What needs to be done. Print the full listing exactly.

•••••

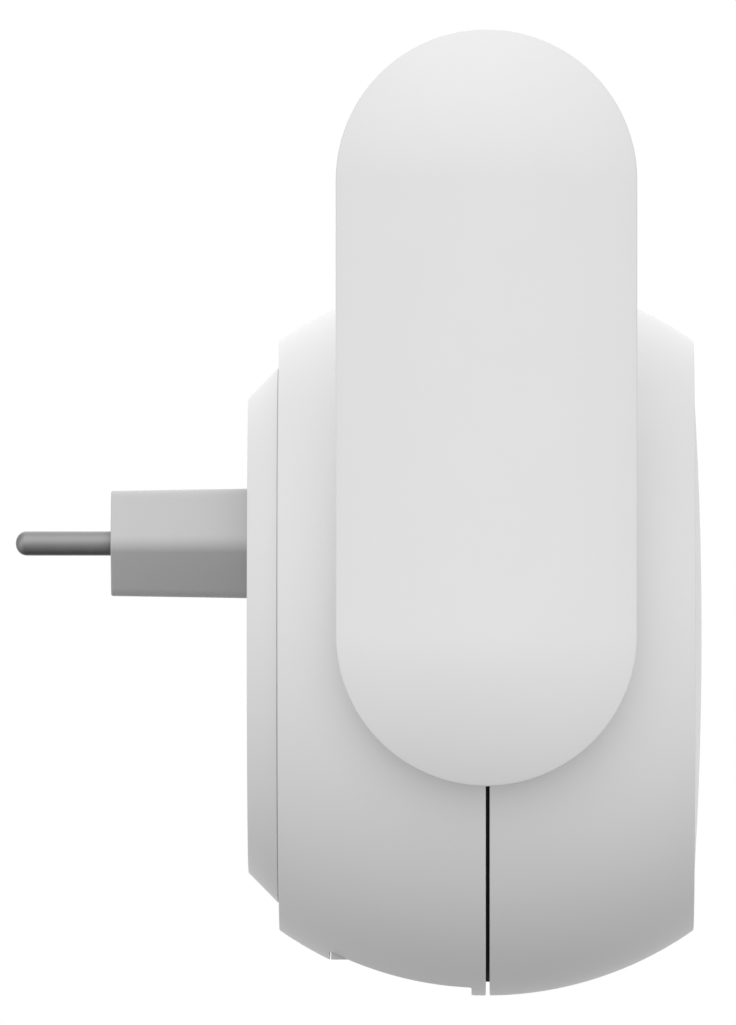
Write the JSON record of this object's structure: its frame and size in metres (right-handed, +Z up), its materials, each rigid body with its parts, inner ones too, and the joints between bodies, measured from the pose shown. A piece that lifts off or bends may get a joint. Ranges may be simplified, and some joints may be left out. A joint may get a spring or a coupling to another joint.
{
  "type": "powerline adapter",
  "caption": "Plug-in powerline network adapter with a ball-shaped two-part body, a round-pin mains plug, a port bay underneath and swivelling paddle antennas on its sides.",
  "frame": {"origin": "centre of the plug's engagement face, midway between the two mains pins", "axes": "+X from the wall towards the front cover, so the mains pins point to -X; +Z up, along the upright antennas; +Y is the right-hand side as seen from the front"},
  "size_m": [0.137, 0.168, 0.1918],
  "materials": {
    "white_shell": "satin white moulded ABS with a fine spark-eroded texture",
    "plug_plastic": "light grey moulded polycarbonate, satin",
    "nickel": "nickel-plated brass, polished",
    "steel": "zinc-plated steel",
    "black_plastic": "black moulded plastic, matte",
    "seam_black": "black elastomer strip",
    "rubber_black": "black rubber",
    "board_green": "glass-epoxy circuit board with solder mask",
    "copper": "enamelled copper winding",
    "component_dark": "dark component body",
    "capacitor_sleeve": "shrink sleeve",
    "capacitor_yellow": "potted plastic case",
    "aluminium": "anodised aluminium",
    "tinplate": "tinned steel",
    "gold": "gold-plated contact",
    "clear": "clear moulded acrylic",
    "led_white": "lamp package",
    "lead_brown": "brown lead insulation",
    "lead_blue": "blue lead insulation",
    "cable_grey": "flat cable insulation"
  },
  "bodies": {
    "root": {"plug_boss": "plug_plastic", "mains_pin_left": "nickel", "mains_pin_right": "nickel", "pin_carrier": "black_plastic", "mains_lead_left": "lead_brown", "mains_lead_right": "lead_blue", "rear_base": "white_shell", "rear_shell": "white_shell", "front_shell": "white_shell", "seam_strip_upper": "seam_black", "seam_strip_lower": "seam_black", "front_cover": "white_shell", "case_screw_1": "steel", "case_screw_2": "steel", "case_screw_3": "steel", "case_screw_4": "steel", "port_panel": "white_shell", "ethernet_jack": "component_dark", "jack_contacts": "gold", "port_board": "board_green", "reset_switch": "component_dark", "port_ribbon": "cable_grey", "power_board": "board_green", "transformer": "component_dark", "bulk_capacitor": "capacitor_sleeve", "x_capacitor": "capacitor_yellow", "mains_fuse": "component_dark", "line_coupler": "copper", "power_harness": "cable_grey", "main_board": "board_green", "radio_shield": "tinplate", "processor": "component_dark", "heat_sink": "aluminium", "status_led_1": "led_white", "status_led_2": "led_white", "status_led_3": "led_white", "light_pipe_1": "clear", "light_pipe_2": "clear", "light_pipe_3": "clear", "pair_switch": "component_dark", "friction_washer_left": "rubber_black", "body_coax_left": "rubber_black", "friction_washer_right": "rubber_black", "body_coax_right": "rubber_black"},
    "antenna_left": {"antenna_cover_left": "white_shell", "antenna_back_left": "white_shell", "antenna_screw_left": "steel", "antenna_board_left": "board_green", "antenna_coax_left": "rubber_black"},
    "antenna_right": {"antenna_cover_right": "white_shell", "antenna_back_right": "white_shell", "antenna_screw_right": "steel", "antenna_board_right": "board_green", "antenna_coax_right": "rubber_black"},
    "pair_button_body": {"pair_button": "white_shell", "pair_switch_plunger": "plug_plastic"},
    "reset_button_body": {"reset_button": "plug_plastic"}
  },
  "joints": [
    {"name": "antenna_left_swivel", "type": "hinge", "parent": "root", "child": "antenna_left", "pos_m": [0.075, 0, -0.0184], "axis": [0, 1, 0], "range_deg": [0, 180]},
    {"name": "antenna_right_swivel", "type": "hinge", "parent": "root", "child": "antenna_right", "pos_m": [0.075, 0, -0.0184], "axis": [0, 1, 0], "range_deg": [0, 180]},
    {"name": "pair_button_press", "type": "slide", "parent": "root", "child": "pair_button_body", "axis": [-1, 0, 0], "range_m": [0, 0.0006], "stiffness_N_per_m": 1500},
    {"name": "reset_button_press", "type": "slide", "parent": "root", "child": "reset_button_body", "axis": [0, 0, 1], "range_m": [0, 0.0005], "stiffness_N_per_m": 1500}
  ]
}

•••••

Response.
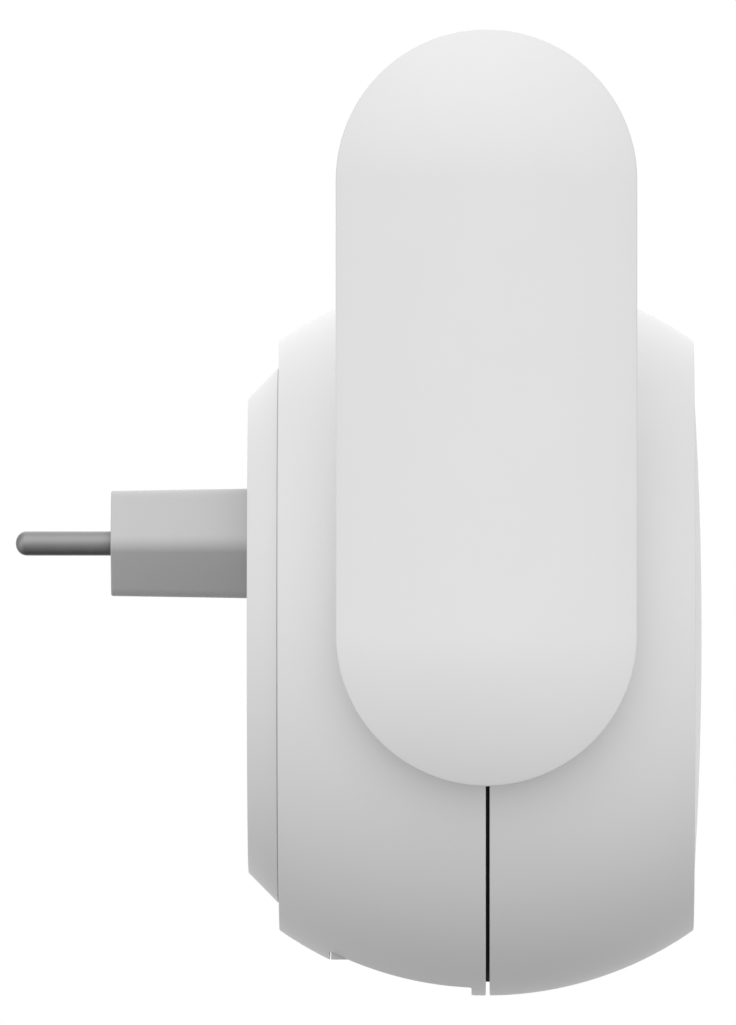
Write the JSON record of this object's structure: its frame and size in metres (right-handed, +Z up), its materials, each rigid body with its parts, inner ones too, and the joints between bodies, measured from the pose shown. A piece that lifts off or bends may get a joint. Ranges may be simplified, and some joints may be left out. A joint may get a spring or a coupling to another joint.
{
  "type": "powerline adapter",
  "caption": "Plug-in powerline network adapter with a ball-shaped two-part body, a round-pin mains plug, a port bay underneath and swivelling paddle antennas on its sides.",
  "frame": {"origin": "centre of the plug's engagement face, midway between the two mains pins", "axes": "+X from the wall towards the front cover, so the mains pins point to -X; +Z up, along the upright antennas; +Y is the right-hand side as seen from the front"},
  "size_m": [0.137, 0.168, 0.1918],
  "materials": {
    "white_shell": "satin white moulded ABS with a fine spark-eroded texture",
    "plug_plastic": "light grey moulded polycarbonate, satin",
    "nickel": "nickel-plated brass, polished",
    "steel": "zinc-plated steel",
    "black_plastic": "black moulded plastic, matte",
    "seam_black": "black elastomer strip",
    "rubber_black": "black rubber",
    "board_green": "glass-epoxy circuit board with solder mask",
    "copper": "enamelled copper winding",
    "component_dark": "dark component body",
    "capacitor_sleeve": "shrink sleeve",
    "capacitor_yellow": "potted plastic case",
    "aluminium": "anodised aluminium",
    "tinplate": "tinned steel",
    "gold": "gold-plated contact",
    "clear": "clear moulded acrylic",
    "led_white": "lamp package",
    "lead_brown": "brown lead insulation",
    "lead_blue": "blue lead insulation",
    "cable_grey": "flat cable insulation"
  },
  "bodies": {
    "root": {"plug_boss": "plug_plastic", "mains_pin_left": "nickel", "mains_pin_right": "nickel", "pin_carrier": "black_plastic", "mains_lead_left": "lead_brown", "mains_lead_right": "lead_blue", "rear_base": "white_shell", "rear_shell": "white_shell", "front_shell": "white_shell", "seam_strip_upper": "seam_black", "seam_strip_lower": "seam_black", "front_cover": "white_shell", "case_screw_1": "steel", "case_screw_2": "steel", "case_screw_3": "steel", "case_screw_4": "steel", "port_panel": "white_shell", "ethernet_jack": "component_dark", "jack_contacts": "gold", "port_board": "board_green", "reset_switch": "component_dark", "port_ribbon": "cable_grey", "power_board": "board_green", "transformer": "component_dark", "bulk_capacitor": "capacitor_sleeve", "x_capacitor": "capacitor_yellow", "mains_fuse": "component_dark", "line_coupler": "copper", "power_harness": "cable_grey", "main_board": "board_green", "radio_shield": "tinplate", "processor": "component_dark", "heat_sink": "aluminium", "status_led_1": "led_white", "status_led_2": "led_white", "status_led_3": "led_white", "light_pipe_1": "clear", "light_pipe_2": "clear", "light_pipe_3": "clear", "pair_switch": "component_dark", "friction_washer_left": "rubber_black", "body_coax_left": "rubber_black", "friction_washer_right": "rubber_black", "body_coax_right": "rubber_black"},
    "antenna_left": {"antenna_cover_left": "white_shell", "antenna_back_left": "white_shell", "antenna_screw_left": "steel", "antenna_board_left": "board_green", "antenna_coax_left": "rubber_black"},
    "antenna_right": {"antenna_cover_right": "white_shell", "antenna_back_right": "white_shell", "antenna_screw_right": "steel", "antenna_board_right": "board_green", "antenna_coax_right": "rubber_black"},
    "pair_button_body": {"pair_button": "white_shell", "pair_switch_plunger": "plug_plastic"},
    "reset_button_body": {"reset_button": "plug_plastic"}
  },
  "joints": [
    {"name": "antenna_left_swivel", "type": "hinge", "parent": "root", "child": "antenna_left", "pos_m": [0.075, 0, -0.0184], "axis": [0, 1, 0], "range_deg": [0, 180]},
    {"name": "antenna_right_swivel", "type": "hinge", "parent": "root", "child": "antenna_right", "pos_m": [0.075, 0, -0.0184], "axis": [0, 1, 0], "range_deg": [0, 180]},
    {"name": "pair_button_press", "type": "slide", "parent": "root", "child": "pair_button_body", "axis": [-1, 0, 0], "range_m": [0, 0.0006], "stiffness_N_per_m": 1500},
    {"name": "reset_button_press", "type": "slide", "parent": "root", "child": "reset_button_body", "axis": [0, 0, 1], "range_m": [0, 0.0005], "stiffness_N_per_m": 1500}
  ]
}